Dataset extract –
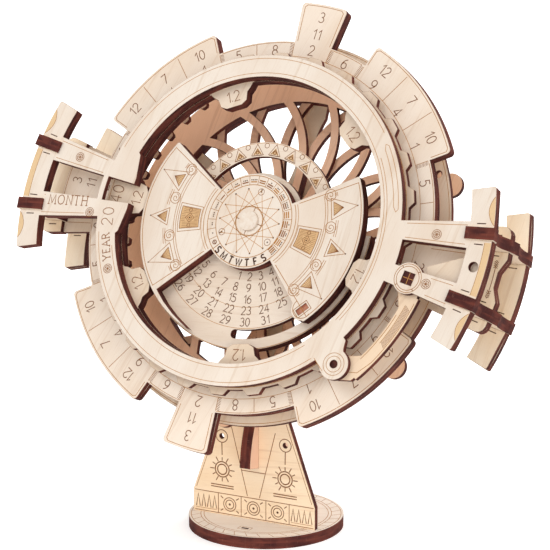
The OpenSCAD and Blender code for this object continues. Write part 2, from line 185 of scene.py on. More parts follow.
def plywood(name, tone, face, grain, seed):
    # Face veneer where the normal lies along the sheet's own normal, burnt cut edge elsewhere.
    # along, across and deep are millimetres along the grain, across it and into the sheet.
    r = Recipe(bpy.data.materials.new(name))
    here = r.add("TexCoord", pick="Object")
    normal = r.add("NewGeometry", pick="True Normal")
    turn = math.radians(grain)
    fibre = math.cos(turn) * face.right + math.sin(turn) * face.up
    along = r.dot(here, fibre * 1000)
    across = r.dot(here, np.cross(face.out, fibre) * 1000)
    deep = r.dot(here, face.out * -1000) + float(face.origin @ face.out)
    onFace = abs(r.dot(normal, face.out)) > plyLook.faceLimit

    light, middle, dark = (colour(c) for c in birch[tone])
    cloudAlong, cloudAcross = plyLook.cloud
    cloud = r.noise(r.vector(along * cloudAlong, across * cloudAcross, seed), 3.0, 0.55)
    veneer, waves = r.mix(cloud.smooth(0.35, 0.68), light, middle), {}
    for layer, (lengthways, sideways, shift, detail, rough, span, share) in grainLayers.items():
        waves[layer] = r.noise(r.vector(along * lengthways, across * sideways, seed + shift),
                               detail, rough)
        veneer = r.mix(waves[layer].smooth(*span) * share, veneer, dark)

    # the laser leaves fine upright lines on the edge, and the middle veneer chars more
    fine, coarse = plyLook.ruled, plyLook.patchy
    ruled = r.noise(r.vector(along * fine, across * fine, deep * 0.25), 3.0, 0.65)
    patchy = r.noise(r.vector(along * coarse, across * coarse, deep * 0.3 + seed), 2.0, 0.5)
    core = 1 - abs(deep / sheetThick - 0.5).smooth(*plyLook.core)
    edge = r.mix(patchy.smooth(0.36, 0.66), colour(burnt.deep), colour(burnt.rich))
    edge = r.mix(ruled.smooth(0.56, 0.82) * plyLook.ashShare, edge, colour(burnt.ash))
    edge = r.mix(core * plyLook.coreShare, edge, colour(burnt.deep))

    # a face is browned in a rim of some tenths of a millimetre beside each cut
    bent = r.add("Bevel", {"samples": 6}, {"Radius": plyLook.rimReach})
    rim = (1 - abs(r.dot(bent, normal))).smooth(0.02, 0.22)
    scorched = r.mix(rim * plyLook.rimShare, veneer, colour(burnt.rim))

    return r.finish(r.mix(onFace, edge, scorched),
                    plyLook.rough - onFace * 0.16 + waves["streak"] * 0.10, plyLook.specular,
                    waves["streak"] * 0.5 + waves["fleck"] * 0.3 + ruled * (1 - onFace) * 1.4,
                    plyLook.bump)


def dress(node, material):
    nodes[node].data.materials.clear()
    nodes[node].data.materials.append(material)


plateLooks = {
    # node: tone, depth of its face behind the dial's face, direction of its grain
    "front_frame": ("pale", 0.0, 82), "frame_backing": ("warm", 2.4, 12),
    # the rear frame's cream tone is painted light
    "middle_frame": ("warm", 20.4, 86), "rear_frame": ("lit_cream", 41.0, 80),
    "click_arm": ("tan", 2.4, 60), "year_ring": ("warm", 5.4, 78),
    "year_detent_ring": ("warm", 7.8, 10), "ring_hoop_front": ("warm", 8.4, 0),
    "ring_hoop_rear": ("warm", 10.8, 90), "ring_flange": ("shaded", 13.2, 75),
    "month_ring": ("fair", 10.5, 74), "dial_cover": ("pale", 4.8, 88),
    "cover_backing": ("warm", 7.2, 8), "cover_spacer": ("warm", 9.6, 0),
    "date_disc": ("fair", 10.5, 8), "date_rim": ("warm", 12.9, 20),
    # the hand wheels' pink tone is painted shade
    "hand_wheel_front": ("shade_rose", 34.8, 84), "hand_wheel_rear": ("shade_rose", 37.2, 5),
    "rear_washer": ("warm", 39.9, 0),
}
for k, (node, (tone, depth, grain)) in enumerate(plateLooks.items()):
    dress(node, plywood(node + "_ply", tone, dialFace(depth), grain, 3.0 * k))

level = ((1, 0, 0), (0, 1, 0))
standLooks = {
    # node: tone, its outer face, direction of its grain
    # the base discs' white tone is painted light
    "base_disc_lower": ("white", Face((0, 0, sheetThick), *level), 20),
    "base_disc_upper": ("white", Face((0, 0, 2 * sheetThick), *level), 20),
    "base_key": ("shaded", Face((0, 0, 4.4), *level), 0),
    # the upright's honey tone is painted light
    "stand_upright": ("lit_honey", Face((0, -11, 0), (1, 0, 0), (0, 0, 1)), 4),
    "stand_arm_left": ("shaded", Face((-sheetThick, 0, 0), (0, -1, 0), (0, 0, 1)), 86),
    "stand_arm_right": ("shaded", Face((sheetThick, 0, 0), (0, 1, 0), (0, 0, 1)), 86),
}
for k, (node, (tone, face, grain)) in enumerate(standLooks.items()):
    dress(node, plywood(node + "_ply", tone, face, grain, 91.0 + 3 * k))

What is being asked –
Please output the complete data exactly.

Solution –
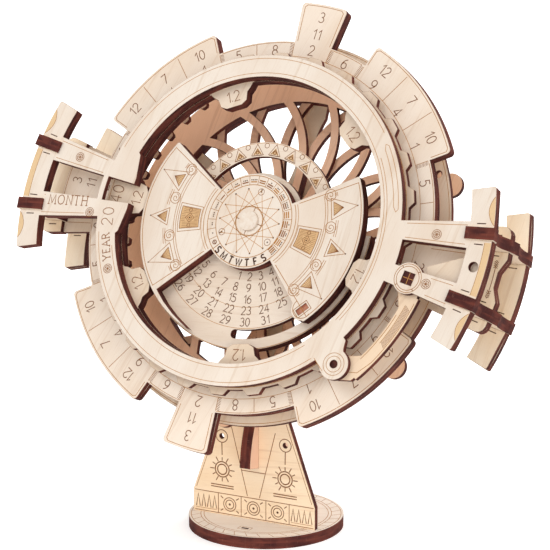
The OpenSCAD and Blender code for this object continues. Write part 2, from line 185 of scene.py on. More parts follow.
def plywood(name, tone, face, grain, seed):
    # Face veneer where the normal lies along the sheet's own normal, burnt cut edge elsewhere.
    # along, across and deep are millimetres along the grain, across it and into the sheet.
    r = Recipe(bpy.data.materials.new(name))
    here = r.add("TexCoord", pick="Object")
    normal = r.add("NewGeometry", pick="True Normal")
    turn = math.radians(grain)
    fibre = math.cos(turn) * face.right + math.sin(turn) * face.up
    along = r.dot(here, fibre * 1000)
    across = r.dot(here, np.cross(face.out, fibre) * 1000)
    deep = r.dot(here, face.out * -1000) + float(face.origin @ face.out)
    onFace = abs(r.dot(normal, face.out)) > plyLook.faceLimit

    light, middle, dark = (colour(c) for c in birch[tone])
    cloudAlong, cloudAcross = plyLook.cloud
    cloud = r.noise(r.vector(along * cloudAlong, across * cloudAcross, seed), 3.0, 0.55)
    veneer, waves = r.mix(cloud.smooth(0.35, 0.68), light, middle), {}
    for layer, (lengthways, sideways, shift, detail, rough, span, share) in grainLayers.items():
        waves[layer] = r.noise(r.vector(along * lengthways, across * sideways, seed + shift),
                               detail, rough)
        veneer = r.mix(waves[layer].smooth(*span) * share, veneer, dark)

    # the laser leaves fine upright lines on the edge, and the middle veneer chars more
    fine, coarse = plyLook.ruled, plyLook.patchy
    ruled = r.noise(r.vector(along * fine, across * fine, deep * 0.25), 3.0, 0.65)
    patchy = r.noise(r.vector(along * coarse, across * coarse, deep * 0.3 + seed), 2.0, 0.5)
    core = 1 - abs(deep / sheetThick - 0.5).smooth(*plyLook.core)
    edge = r.mix(patchy.smooth(0.36, 0.66), colour(burnt.deep), colour(burnt.rich))
    edge = r.mix(ruled.smooth(0.56, 0.82) * plyLook.ashShare, edge, colour(burnt.ash))
    edge = r.mix(core * plyLook.coreShare, edge, colour(burnt.deep))

    # a face is browned in a rim of some tenths of a millimetre beside each cut
    bent = r.add("Bevel", {"samples": 6}, {"Radius": plyLook.rimReach})
    rim = (1 - abs(r.dot(bent, normal))).smooth(0.02, 0.22)
    scorched = r.mix(rim * plyLook.rimShare, veneer, colour(burnt.rim))

    return r.finish(r.mix(onFace, edge, scorched),
                    plyLook.rough - onFace * 0.16 + waves["streak"] * 0.10, plyLook.specular,
                    waves["streak"] * 0.5 + waves["fleck"] * 0.3 + ruled * (1 - onFace) * 1.4,
                    plyLook.bump)


def dress(node, material):
    nodes[node].data.materials.clear()
    nodes[node].data.materials.append(material)


plateLooks = {
    # node: tone, depth of its face behind the dial's face, direction of its grain
    "front_frame": ("pale", 0.0, 82), "frame_backing": ("warm", 2.4, 12),
    # the rear frame's cream tone is painted light
    "middle_frame": ("warm", 20.4, 86), "rear_frame": ("lit_cream", 41.0, 80),
    "click_arm": ("tan", 2.4, 60), "year_ring": ("warm", 5.4, 78),
    "year_detent_ring": ("warm", 7.8, 10), "ring_hoop_front": ("warm", 8.4, 0),
    "ring_hoop_rear": ("warm", 10.8, 90), "ring_flange": ("shaded", 13.2, 75),
    "month_ring": ("fair", 10.5, 74), "dial_cover": ("pale", 4.8, 88),
    "cover_backing": ("warm", 7.2, 8), "cover_spacer": ("warm", 9.6, 0),
    "date_disc": ("fair", 10.5, 8), "date_rim": ("warm", 12.9, 20),
    # the hand wheels' pink tone is painted shade
    "hand_wheel_front": ("shade_rose", 34.8, 84), "hand_wheel_rear": ("shade_rose", 37.2, 5),
    "rear_washer": ("warm", 39.9, 0),
}
for k, (node, (tone, depth, grain)) in enumerate(plateLooks.items()):
    dress(node, plywood(node + "_ply", tone, dialFace(depth), grain, 3.0 * k))

level = ((1, 0, 0), (0, 1, 0))
standLooks = {
    # node: tone, its outer face, direction of its grain
    # the base discs' white tone is painted light
    "base_disc_lower": ("white", Face((0, 0, sheetThick), *level), 20),
    "base_disc_upper": ("white", Face((0, 0, 2 * sheetThick), *level), 20),
    "base_key": ("shaded", Face((0, 0, 4.4), *level), 0),
    # the upright's honey tone is painted light
    "stand_upright": ("lit_honey", Face((0, -11, 0), (1, 0, 0), (0, 0, 1)), 4),
    "stand_arm_left": ("shaded", Face((-sheetThick, 0, 0), (0, -1, 0), (0, 0, 1)), 86),
    "stand_arm_right": ("shaded", Face((sheetThick, 0, 0), (0, 1, 0), (0, 0, 1)), 86),
}
for k, (node, (tone, face, grain)) in enumerate(standLooks.items()):
    dress(node, plywood(node + "_ply", tone, face, grain, 91.0 + 3 * k))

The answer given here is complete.